In an opinion by Justice Hart, the court of appeals affirmed in part and reversed in part. Defendants first argued that the trial court erred in denying their special appearances. The confidentiality agreement contained a forum-selection clause specifying that disputes arising out of the agreement must be brought in Harris County. Defendants claimed that the information they used was from the public record and that they were subject to the forum-selection clause. The court, however, concluded that when van Steenwyck signed the confidentiality agreement, he agreed to personal jurisdiction in Harris County. Thje forum selection clause was thus valid and van Steenwyck failed to clearly show a reason for not enforcing it. The trial court didn’t err when it found that it had personal jurisdiction over van Steenwyck. As the shareholders’ agreement, which Plaintiffs allege van Steenwyk likewise breached, it also had a valid and enforceable forum-selection clause specifying Harris County.
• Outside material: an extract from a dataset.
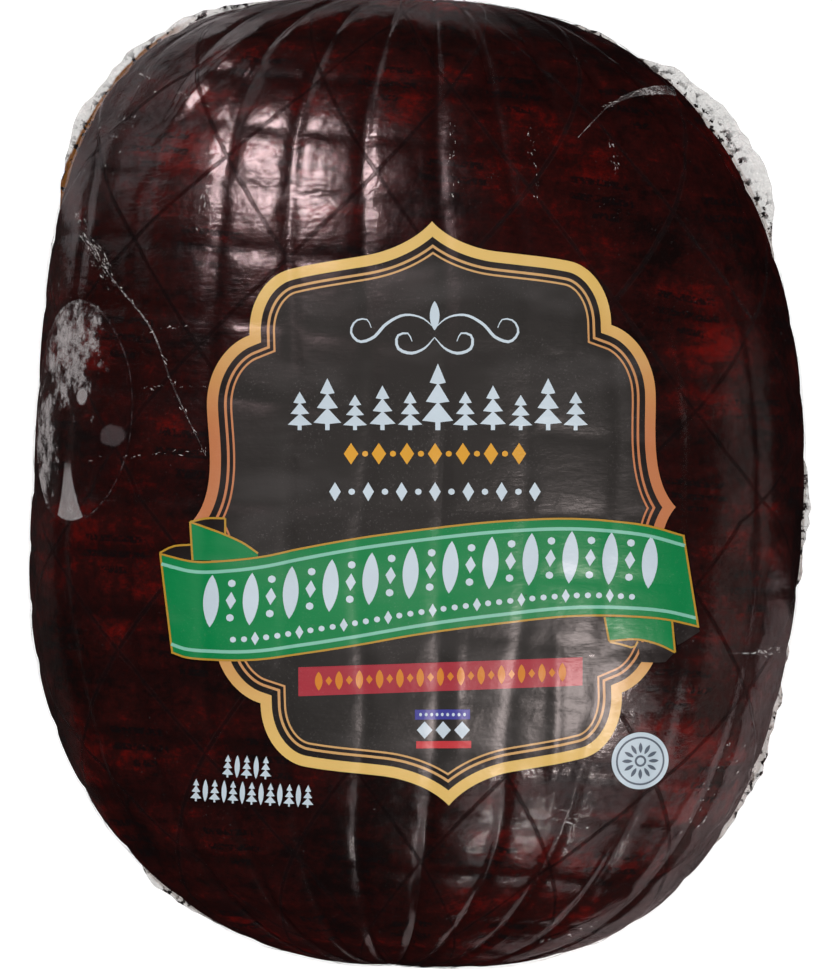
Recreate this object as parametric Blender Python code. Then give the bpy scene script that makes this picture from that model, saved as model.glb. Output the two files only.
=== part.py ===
"""A whole boneless ham, vacuum packed in a clear shrink bag, lying on its back with the label side up.

Frame: metres, +Z up, +Y towards the top of the label, origin under the middle of the pack's box.
The netting that the ham was cooked in has left a grid of shallow grooves. Its cords ran from end to
end (+Y to -Y) and its hoops ran round the girth, so the pack is a closed grid of the same kind: the
share of the way round the girth is u, and the share of the way from the -Y end to the +Y end is v.
"""
import math

import bpy
import numpy as np
from mathutils import Vector

MM = 0.001

# The outline seen from above: four quarters of superellipses, each with its own exponent.
LEFT_REACH = 99.4 * MM
RIGHT_REACH = 101.8 * MM
TOP_REACH = 132.5 * MM
FOOT_REACH = 119.3 * MM
OUTLINE_POWER = {"top_left": 3.25, "top_right": 2.41, "foot_left": 2.3, "foot_right": 2.54}
LEAN = math.radians(2.3)

# The girth section: a fuller dome over the widest level than under it.
WIDEST_LEVEL = 45.0 * MM
DOME_HEIGHT = 61.0 * MM
BELLY_DEPTH = 52.0 * MM
GIRTH_POWER = 2.35
MEAN_OUTLINE_POWER = 2.5
END_PROFILE_REACH = 80.0 * MM

# The netting's grooves, and the pillows of meat between them.
CORDS = 25
HOOPS = 20
STEPS_PER_CORD = 3
STEPS_PER_HOOP = 3
CORD_SHIFT = 0.18
GROOVE_DEPTH = 0.5 * MM
GROOVE_DEPTH_AT_ENDS = 2.6 * MM
GROOVE_HALF_WIDTH = 0.10
# How deep a hoop's groove is beside a cord's, at the pack's middle and at its ends.
HOOP_SHARE = 0.6
HOOP_SHARE_AT_ENDS = 0.12
PILLOW_RISE = 0.15 * MM
# The ribs of meat between the cords, full only where the cords gather at the ends.
RIB_RISE = 1.2 * MM
LUMP_HEIGHT = 0.9 * MM

# The bag's sealed edge, which runs right round the pack a little below its widest level.
EDGE_STEPS = 150
EDGE_LEVEL = 33.0 * MM
EDGE_THICKNESS = 1.2 * MM
EDGE_ROOT = 7.0 * MM
EDGE_WAVE = 1.3 * MM
# Each stretch that stands clear: direction from +X in degrees, spread in degrees, reach past the outline.
EDGE_EARS = (
    (127.0, 17.0, 5.6 * MM),
    (98.0, 14.0, 2.4 * MM),
    (74.0, 8.0, 1.2 * MM),
    (51.5, 14.5, 7.4 * MM),
    (0.0, 12.0, 2.6 * MM),
    (-38.0, 22.0, 1.8 * MM),
    (-118.0, 9.0, 2.0 * MM),
)
EDGE_HIDDEN = -1.5 * MM

# The oval date label on the left flank, pressed onto the bag from outside it.
LABEL_LENGTH = 57.4 * MM
LABEL_WIDTH = 39.0 * MM
LABEL_CENTRE = (-83.1 * MM, 24.5 * MM, 78.9 * MM)
LABEL_FACES_UP = math.radians(43.5)
LABEL_STAND_OFF = 36.0 * MM
LABEL_THICKNESS = 0.5 * MM
LABEL_GAP = 0.8 * MM
LABEL_RINGS = 6
LABEL_SIDES = 36


def signed_power(value, exponent):
    return np.sign(value) * np.abs(value) ** exponent


def even_angles(width, height, power, first, last, share):
    """Angles that step evenly along a superellipse's arc, for shares of the way from first to last."""
    angle = np.linspace(first, last, 4001)
    x = width * signed_power(np.cos(angle), 2 / power)
    y = height * signed_power(np.sin(angle), 2 / power)
    run = np.concatenate([[0.0], np.cumsum(np.hypot(np.diff(x), np.diff(y)))])
    return np.interp(share, run / run[-1], angle)


def blend(weight, low, high):
    return low + (high - low) * weight


def outline_power(side, end):
    """The outline's exponent: side runs from -1 (left) to 1 (right), end from -1 (foot) to 1 (top)."""
    right = 0.5 + 0.5 * side
    top = 0.5 + 0.5 * end
    at_top = blend(right, OUTLINE_POWER["top_left"], OUTLINE_POWER["top_right"])
    at_foot = blend(right, OUTLINE_POWER["foot_left"], OUTLINE_POWER["foot_right"])
    return blend(top, at_foot, at_top)


def lean(x, y):
    return x * math.cos(LEAN) + y * math.sin(LEAN), y * math.cos(LEAN) - x * math.sin(LEAN)


def smooth_form(u, v):
    """Points of the pack without its netting marks, as columns x, y and z."""
    around = even_angles(
        (LEFT_REACH + RIGHT_REACH) / 2, (DOME_HEIGHT + BELLY_DEPTH) / 2, GIRTH_POWER, 0, 2 * math.pi, u
    )
    along = even_angles(
        END_PROFILE_REACH, (TOP_REACH + FOOT_REACH) / 2, MEAN_OUTLINE_POWER, -math.pi / 2, math.pi / 2, v
    )
    side = np.clip(1.4 * np.cos(around), -1, 1)
    exponent = 2 / outline_power(side, np.where(along > 0, 1.0, -1.0))
    ring = np.abs(np.cos(along)) ** exponent
    across = signed_power(np.cos(around), 2 / GIRTH_POWER) * ring
    height = signed_power(np.sin(around), 2 / GIRTH_POWER) * ring
    x = across * np.where(across > 0, RIGHT_REACH, LEFT_REACH)
    y = signed_power(np.sin(along), exponent) * np.where(along > 0, TOP_REACH, FOOT_REACH)
    z = WIDEST_LEVEL + height * np.where(height > 0, DOME_HEIGHT, BELLY_DEPTH)
    x, y = lean(x, y)
    return np.stack([x, y, z], -1)


def groove(cell):
    """1 in the middle of a groove, 0 on the meat between. cell counts grooves."""
    off = cell - np.round(cell)
    return np.exp(-((off / GROOVE_HALF_WIDTH) ** 2))


def netting_relief(u, v):
    """How far the surface stands off the smooth form."""
    cords = u * CORDS + CORD_SHIFT
    hoops = v * HOOPS
    end = np.abs(2 * v - 1) ** 3
    open_end = np.clip(6 * np.minimum(v, 1 - v), 0, 1)
    depth = blend(end, GROOVE_DEPTH, GROOVE_DEPTH_AT_ENDS)
    marks = np.maximum(groove(cords), blend(end, HOOP_SHARE, HOOP_SHARE_AT_ENDS) * groove(hoops))
    pillow = np.abs(np.sin(math.pi * cords) * np.sin(math.pi * hoops)) * PILLOW_RISE
    rib = np.abs(np.sin(math.pi * cords)) * RIB_RISE * end
    turn = 2 * math.pi * u
    lump = np.sin(3 * turn + 7 * v) * np.sin(9 * v + 1.0) + 0.5 * np.sin(5 * turn - 11 * v + 2.0)
    return (pillow + rib - depth * marks + LUMP_HEIGHT * lump) * open_end


def outward(u, v):
    """Unit normals of the smooth form, from its slopes."""
    step = 1e-4
    inner = np.clip(v, 0.002, 0.998)
    along_u = smooth_form((u + step) % 1, inner) - smooth_form((u - step) % 1, inner)
    along_v = smooth_form(u, inner + step) - smooth_form(u, inner - step)
    normal = np.cross(along_v, along_u)
    return normal / np.maximum(np.linalg.norm(normal, axis=-1, keepdims=True), 1e-12)


def pack_surface(u, v):
    """The pack's outside: netting marks on the smooth form, pressed flat where it rests."""
    points = smooth_form(u, v) + outward(u, v) * netting_relief(u, v)[..., None]
    points[..., 2] = np.maximum(points[..., 2], 0.0)
    return points


def new_material(name, colour, roughness):
    material = bpy.data.materials.new(name)
    material.use_nodes = True
    shader = material.node_tree.nodes["Principled BSDF"]
    shader.inputs["Base Color"].default_value = (*colour, 1.0)
    shader.inputs["Roughness"].default_value = roughness
    shader.inputs["Metallic"].default_value = 0.0
    return material


def finish(obj, material):
    obj.data.materials.clear()
    obj.data.materials.append(material)
    obj.data.shade_smooth()
    obj.data.set_sharp_from_angle(angle=math.radians(50))


def make_pack():
    """The ham in its bag: a sphere whose poles are the pack's two ends, drawn out to its form."""
    bpy.ops.mesh.primitive_uv_sphere_add(
        segments=CORDS * STEPS_PER_CORD, ring_count=HOOPS * STEPS_PER_HOOP, radius=1.0
    )
    pack = bpy.context.object
    pack.name = "ham_pack"
    ball = np.array([vertex.co for vertex in pack.data.vertices])
    # The girth is turned by the cords' shift, so that their grooves fall on the sphere's own columns.
    shift = CORD_SHIFT / CORDS
    u = (np.arctan2(ball[:, 1], ball[:, 0]) / (2 * math.pi) - shift) % 1
    v = np.arccos(np.clip(-ball[:, 2], -1, 1)) / math.pi
    points = pack_surface(u, v)
    for vertex, point in zip(pack.data.vertices, points):
        vertex.co = point
    pack.data.flip_normals()
    return pack


def edge_reach(angle):
    """How far the sealed edge stands past the outline at an angle from +X."""
    reach = np.full_like(angle, EDGE_HIDDEN)
    for direction, spread, clear in EDGE_EARS:
        off = (np.degrees(angle) - direction + 180) % 360 - 180
        reach += (clear - EDGE_HIDDEN) * np.exp(-((off / spread) ** 2))
    return reach + 0.5 * MM * np.sin(17 * angle) + 0.35 * MM * np.sin(41 * angle + 1.0)


def outline_points(angle, reach):
    """Points on the outline, moved outwards by reach. Directions are counted from +X."""
    upper = np.sin(angle) > 0
    power = outline_power(np.where(np.cos(angle) > 0, 1.0, -1.0), np.where(upper, 1.0, -1.0))
    x = np.cos(angle) / np.where(np.cos(angle) > 0, RIGHT_REACH, LEFT_REACH)
    y = np.sin(angle) / np.where(upper, TOP_REACH, FOOT_REACH)
    radius = (np.abs(x) ** power + np.abs(y) ** power) ** (-1 / power) + reach
    return lean(radius * np.cos(angle), radius * np.sin(angle))


def make_edge():
    """The sealed edge: a thin wavy washer whose root is inside the pack."""
    angle = np.linspace(0, 2 * math.pi, EDGE_STEPS, endpoint=False)
    wave = EDGE_WAVE * (np.sin(11 * angle) + 0.6 * np.sin(23 * angle + 2.0))
    vertices = []
    for reach, lift, drop in (
        (-EDGE_ROOT, 0.0, 0.0),
        (edge_reach(angle), 1.0, 0.3),
    ):
        x, y = outline_points(angle, reach)
        middle = EDGE_LEVEL + wave * lift
        half = EDGE_THICKNESS * (0.5 - 0.2 * lift)
        for z in (middle + half, middle - half):
            vertices.append(np.stack([x, y, z], -1))
    count = EDGE_STEPS
    faces = []
    for i in range(count):
        j = (i + 1) % count
        for first, second in ((0, 2), (2, 3), (3, 1), (1, 0)):
            faces.append(
                (first * count + i, second * count + i, second * count + j, first * count + j)
            )
    mesh = bpy.data.meshes.new("sealed_edge")
    mesh.from_pydata(np.concatenate(vertices).tolist(), [], faces)
    edge = bpy.data.objects.new("sealed_edge", mesh)
    bpy.context.collection.objects.link(edge)
    return edge


def join(target, piece):
    """Fuses a piece into the target solid and removes the piece."""
    union = target.modifiers.new("join", "BOOLEAN")
    union.operation = "UNION"
    union.solver = "EXACT"
    union.object = piece
    bpy.ops.object.select_all(action="DESELECT")
    bpy.context.view_layer.objects.active = target
    bpy.ops.object.modifier_apply(modifier=union.name)
    bpy.data.objects.remove(piece)


def oval_of_rings(name, length, width, rings, sides):
    """A flat oval in the XY plane, its length along X, divided into rings and sectors."""
    turns = np.arange(sides) / sides * 2 * math.pi
    vertices = [(0.0, 0.0, 0.0)]
    for ring in range(1, rings + 1):
        share = 0.5 * ring / rings
        vertices += [(share * length * math.cos(turn), share * width * math.sin(turn), 0.0) for turn in turns]
    faces = []
    for k in range(sides):
        following = (k + 1) % sides
        faces.append((0, 1 + k, 1 + following))
        for inner in range(1, 1 + (rings - 1) * sides, sides):
            outer = inner + sides
            faces.append((inner + k, outer + k, outer + following, inner + following))
    mesh = bpy.data.meshes.new(name)
    mesh.from_pydata(vertices, [], faces)
    oval = bpy.data.objects.new(name, mesh)
    bpy.context.collection.objects.link(oval)
    return oval


def make_date_label(pack):
    """The label's oval, pressed straight onto the flank and then given its thickness outwards."""
    label = oval_of_rings("date_label", LABEL_LENGTH, LABEL_WIDTH, LABEL_RINGS, LABEL_SIDES)
    facing = Vector((-math.cos(LABEL_FACES_UP), 0.0, math.sin(LABEL_FACES_UP)))
    label.location = Vector(LABEL_CENTRE) + facing * LABEL_STAND_OFF
    label.rotation_euler = facing.to_track_quat("Z", "Y").to_euler()
    wrap = label.modifiers.new("wrap", "SHRINKWRAP")
    wrap.target = pack
    wrap.wrap_method = "PROJECT"
    wrap.use_project_z = True
    wrap.use_negative_direction = True
    wrap.use_positive_direction = False
    wrap.wrap_mode = "OUTSIDE_SURFACE"
    wrap.offset = LABEL_GAP
    shell = label.modifiers.new("thickness", "SOLIDIFY")
    shell.thickness = LABEL_THICKNESS
    shell.offset = 1.0
    return label


def place_over_origin(pack, others):
    """Moves everything sideways so that the origin is under the middle of the pack's box."""
    corners = np.array([vertex.co for vertex in pack.data.vertices])
    middle = (corners.min(0) + corners.max(0)) / 2
    for obj in (pack, *others):
        obj.location.x -= middle[0]
        obj.location.y -= middle[1]


def main():
    for obj in list(bpy.data.objects):
        bpy.data.objects.remove(obj)
    pack = make_pack()
    join(pack, make_edge())
    finish(pack, new_material("smoked_rind_in_film", (0.060, 0.016, 0.013), 0.28))
    label = make_date_label(pack)
    finish(label, new_material("clear_label", (0.42, 0.38, 0.38), 0.25))
    place_over_origin(pack, [label])


main()
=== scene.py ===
import math

import bpy
import numpy as np
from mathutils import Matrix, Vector


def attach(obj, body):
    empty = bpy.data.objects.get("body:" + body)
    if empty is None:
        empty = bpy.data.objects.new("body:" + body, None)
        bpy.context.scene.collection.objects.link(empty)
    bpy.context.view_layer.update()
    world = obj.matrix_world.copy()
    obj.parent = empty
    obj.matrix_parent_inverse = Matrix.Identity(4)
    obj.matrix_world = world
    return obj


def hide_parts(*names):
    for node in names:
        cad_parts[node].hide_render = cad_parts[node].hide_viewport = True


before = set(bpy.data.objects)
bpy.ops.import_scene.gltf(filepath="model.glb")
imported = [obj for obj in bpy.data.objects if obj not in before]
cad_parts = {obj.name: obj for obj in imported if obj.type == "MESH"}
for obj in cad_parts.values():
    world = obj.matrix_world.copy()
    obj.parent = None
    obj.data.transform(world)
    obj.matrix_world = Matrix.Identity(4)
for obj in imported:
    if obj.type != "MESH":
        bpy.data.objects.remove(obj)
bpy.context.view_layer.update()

# A whole boneless ham in a printed shrink bag, seen from straight above with its label up.
# Lengths are metres, and the lines and shapes of the print are in millimetres. The pack's own
# shape repeats the solid's: u is the share of the way round the girth and v the share of the way
# from the foot (-Y) to the top (+Y).

mm = 0.001
tau = 2 * math.pi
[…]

The trial court didn’t err in denying van Steenwyk’s special appearance on this claim, either.
The court went on to rule that the forum-selection clause applied to Plaintiffs’ civil conspiracy and tortious interference claims as well. Since these claims were based on allegations that van Steenwyk disclosed confidential information in violation of the confidentiality agreement, they were “related” to the agreement. The same went for the shareholders’ agreement, which provided that it applied to an action “based on any right arising out of” the agreement. Defendants’ claim that van Steenwyk infringed on their voting rights under the agreement when he communicated to potential buyers clearly arose out of that agreement. Another round to Plaintiffs.
As to Umhofer, however, the outcome was different. Defendants did not allege that Umhofer acted in his individual capacity or received any independent benefit from representing van Steenwyk in California or otherwise acted outside of the scope of his representation. Consequently, Umhofer could not be dragged into a Texas court based solely on his activities as van Steenwyk’s agent, absent Defendants’ offer of evidence to the contrary. Since there was none, the trial court erred in finding that it had personal jurisdiction over Umhofer.
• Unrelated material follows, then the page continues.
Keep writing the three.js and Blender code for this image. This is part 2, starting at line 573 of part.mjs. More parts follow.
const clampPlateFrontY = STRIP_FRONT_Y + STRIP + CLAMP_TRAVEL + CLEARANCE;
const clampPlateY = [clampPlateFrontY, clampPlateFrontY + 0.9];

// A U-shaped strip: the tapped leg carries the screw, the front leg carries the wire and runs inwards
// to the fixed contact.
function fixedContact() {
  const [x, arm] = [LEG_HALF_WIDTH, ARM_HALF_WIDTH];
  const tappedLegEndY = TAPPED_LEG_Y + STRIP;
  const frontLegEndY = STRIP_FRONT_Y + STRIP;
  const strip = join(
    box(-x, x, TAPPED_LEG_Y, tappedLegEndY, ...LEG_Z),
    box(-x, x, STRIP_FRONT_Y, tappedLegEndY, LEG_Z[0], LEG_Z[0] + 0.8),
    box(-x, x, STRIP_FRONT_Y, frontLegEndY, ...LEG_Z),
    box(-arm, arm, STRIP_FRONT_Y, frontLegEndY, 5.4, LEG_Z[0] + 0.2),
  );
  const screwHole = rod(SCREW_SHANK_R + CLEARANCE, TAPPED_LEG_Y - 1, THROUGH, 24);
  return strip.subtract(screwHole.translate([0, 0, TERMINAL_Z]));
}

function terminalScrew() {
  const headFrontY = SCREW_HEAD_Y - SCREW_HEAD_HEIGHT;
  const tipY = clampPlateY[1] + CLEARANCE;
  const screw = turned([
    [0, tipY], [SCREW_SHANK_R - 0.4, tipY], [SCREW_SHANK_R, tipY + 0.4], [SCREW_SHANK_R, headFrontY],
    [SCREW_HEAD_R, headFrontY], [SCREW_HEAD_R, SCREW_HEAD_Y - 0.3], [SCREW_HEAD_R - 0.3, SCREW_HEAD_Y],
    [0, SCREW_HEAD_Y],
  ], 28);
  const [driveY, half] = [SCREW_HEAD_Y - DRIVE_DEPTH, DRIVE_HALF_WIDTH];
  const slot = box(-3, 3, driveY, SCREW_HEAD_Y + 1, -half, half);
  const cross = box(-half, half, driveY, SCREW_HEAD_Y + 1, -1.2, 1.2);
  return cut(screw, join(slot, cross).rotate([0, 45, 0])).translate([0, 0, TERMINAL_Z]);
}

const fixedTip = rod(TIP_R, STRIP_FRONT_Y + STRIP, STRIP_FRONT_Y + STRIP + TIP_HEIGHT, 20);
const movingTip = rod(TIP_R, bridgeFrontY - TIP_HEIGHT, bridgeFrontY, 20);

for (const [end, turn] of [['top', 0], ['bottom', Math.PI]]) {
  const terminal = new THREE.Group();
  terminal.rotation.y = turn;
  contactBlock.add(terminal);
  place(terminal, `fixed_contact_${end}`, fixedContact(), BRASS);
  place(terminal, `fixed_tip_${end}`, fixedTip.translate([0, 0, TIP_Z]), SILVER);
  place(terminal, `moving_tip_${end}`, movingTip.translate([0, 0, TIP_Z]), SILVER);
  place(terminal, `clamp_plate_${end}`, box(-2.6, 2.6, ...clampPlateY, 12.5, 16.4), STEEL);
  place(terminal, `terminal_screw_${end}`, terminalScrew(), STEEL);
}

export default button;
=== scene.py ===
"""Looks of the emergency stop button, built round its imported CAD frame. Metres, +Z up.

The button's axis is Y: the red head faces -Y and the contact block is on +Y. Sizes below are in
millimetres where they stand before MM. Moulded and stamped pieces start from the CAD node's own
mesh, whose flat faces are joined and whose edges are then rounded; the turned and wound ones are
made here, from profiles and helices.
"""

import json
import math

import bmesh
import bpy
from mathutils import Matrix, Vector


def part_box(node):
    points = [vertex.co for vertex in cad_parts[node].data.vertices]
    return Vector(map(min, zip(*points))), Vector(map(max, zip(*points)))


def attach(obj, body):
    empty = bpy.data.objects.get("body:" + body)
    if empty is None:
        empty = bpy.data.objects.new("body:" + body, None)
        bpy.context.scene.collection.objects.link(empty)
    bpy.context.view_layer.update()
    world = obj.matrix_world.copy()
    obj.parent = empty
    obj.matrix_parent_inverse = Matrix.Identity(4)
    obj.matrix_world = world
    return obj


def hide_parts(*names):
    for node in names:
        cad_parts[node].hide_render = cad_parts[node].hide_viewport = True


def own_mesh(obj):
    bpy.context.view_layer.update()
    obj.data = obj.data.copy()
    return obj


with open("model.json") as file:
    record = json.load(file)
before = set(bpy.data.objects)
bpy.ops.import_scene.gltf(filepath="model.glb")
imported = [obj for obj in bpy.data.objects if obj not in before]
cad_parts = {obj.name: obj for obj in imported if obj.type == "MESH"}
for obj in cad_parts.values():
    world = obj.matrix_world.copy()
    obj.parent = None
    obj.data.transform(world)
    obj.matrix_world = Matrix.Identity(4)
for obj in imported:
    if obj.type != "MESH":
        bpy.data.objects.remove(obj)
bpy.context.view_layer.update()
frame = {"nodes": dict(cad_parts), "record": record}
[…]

Turning to the TCPA motion to dismiss, Defendants argued that the TCPA did not apply to their claims because they seek “recovery for misappropriation of trade secrets or corporate opportunities and to enforce a covenant not to compete” and their claims are based on common-law fraud. But, as the court noted, the exemption for trade secrets, corporate opportunities, and covenants not to compete requires an action “arising from an officer-director, employee-employer, or independent contractor relationship” § 27.010(5), CPRC. As a shareholder and possibly a trustee, van Steenwyk didn’t meet the statutory requirement. No TPCA exemption applied. As to the common-law fraud exemption, Plaintiffs didn’t plead the key element of common-law fraud, “an allegation that [van Steenwyck] made a misrepresentation intending to induce [ATA and ATAR] to act upon the misrepresentation or that [they] relief on a misrepresentation by [van Steenwyk].” The exception did not apply here, either.
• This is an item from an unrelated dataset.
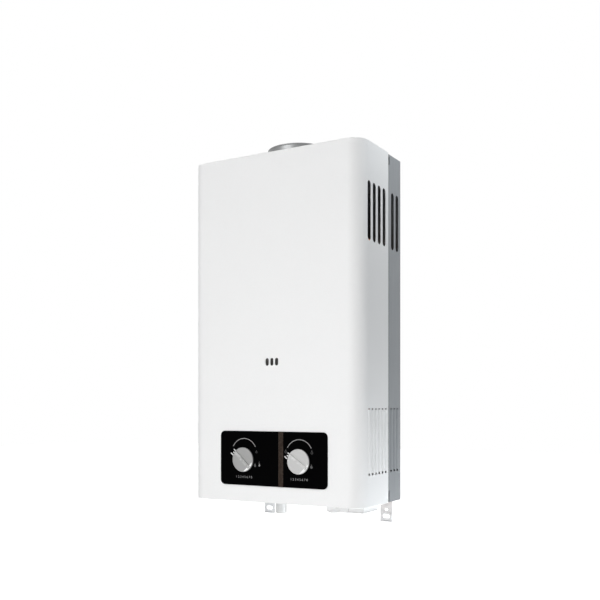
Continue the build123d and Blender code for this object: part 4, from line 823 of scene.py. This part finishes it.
def makeUnion(name, node, x, low):
    # threaded stub, hexagon and neck with a through bore
    u = pipeUnion
    bore, neck, top = u["bore"], u["neck"], u["top"]
    profile = [(bore, low), (u["chamfer"], low), (10.1, low + 0.8)]
    height = low + 1.4
    while height < u["threadTop"]:
        profile += [(u["thread"], height), (u["root"], height + u["pitch"] / 2)]
        height += u["pitch"]
    profile += [(9.4, -5.4), (9.4, 0.8), (neck, 0.8), (neck, top), (bore, top), (bore, low)]
    stub = turned(name, profile, 48, True)
    placeAt(stub, (x, u["y"], 0))
    corner = u["hexHalf"] / math.cos(math.pi / 6)
    hexagon = addRod(
        "hexagon", (x, u["y"], u["hexLow"]), u["hexHigh"] - u["hexLow"], corner, "Z", 6
    )
    roundEdges(hexagon, 0.8, 2, lambda x, y, z, way: abs(way.z) < 0.2)
    carve(hexagon, [addRod("cutter", (x, u["y"], -8), 12, neck - 0.05, "Z")])
    union = joinPieces([stub, hexagon])
    # the unions' light plating is partly painted light
    finishPiece(union, "heater", finishes["plated_union"], [node], 24)


makeUnion("gasInletStub", "gas_inlet_union", -knobX, -32.8)
makeUnion("coldInletStub", "cold_inlet_union", knobX, -25.0)

batteryDoor = {
    "left": 92.5, "right": 159.0, "front": -139.3, "back": -89.3, "low": -9.9, "high": -7.9,
    "pinY": -85.8, "pinHole": 1.05, "knuckleLeft": 95.8, "knuckleLong": 59.9, "knuckle": 2.5,
    "latchHalf": 7, "latchFront": -141.1, "latchBack": -139.6, "latchTop": -2.9,
    "gripHalf": 12, "gripDeep": 0.5,
}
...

Van Steenwyk asserted that Plaintiffs sued him in response to his right to petition, i.e. Umhofer’s telephone conversations with the prospective buyers of the California ranches. He argued further that these communications “pertained to the lawsuits and judicial proceedings in California.” Those lawsuits alleged that ATA, its controlling shareholders, and ATAR breached their fiduciary and engaged in self-dealing and that the prospective buyers of the ranches actually contacted Umhofer to get information about the lawsuits. Based on this evidence, the court concluded that Umhofer’s communications with the buyers related directly to or concerned the issues in van Steenwyk’s lawsuits. The burden thus shifted to Plaintiffs to establish by clear and specific evidence a prima facie case for each essential element of their claims.
As to Plaintiffs’ claim that van Steenwyk breached the shareholders’ agreement by trying to “vote” his non-voting shares, the court determined that Plaintiffs didn’t offer any evidence that van Steenwyk actually tried to vote. Instead, he participated in the ranch sales, which the agreement did not prohibit. It also did not prohibit him from objecting to the sale. Plaintiffs thus failed to establish a prima facie case for all elements of the breach of contract claims. As to the breach of the confidentiality agreement, Plaintiffs presented no evidence of damages, nor did they have any evidence supporting a rational inference that some damages “naturally flowed from the complained-of conduct.” They just likewise failed on their breach of contract claim regarding the confidentiality agreement. The same went for the tortious interference claims against Umhofer, who had no contract with Plaintiffs with which to tortiously interfere and, in any event, only represented van Steenwyk and didn’t have any personal interest in the matter. As to the tortious interference with prospective business relationships, Plaintiffs didn’t offer any proof that a prospective buyer abandoned the purchase of the ranches because of van Steenwyk’s communications. Finally, the civil conspiracy theor fell flat because Plaintiffs couldn’t get past the first element: the existence of a conspiracy. Umhofer was van Steenwyk’s lawyer and agent at all relevant times, so there wasn’t anyone with whom van Steenwyk could conspire. The trial court thus erred when it denied van Steenwyk’s TCPA motion to dismiss.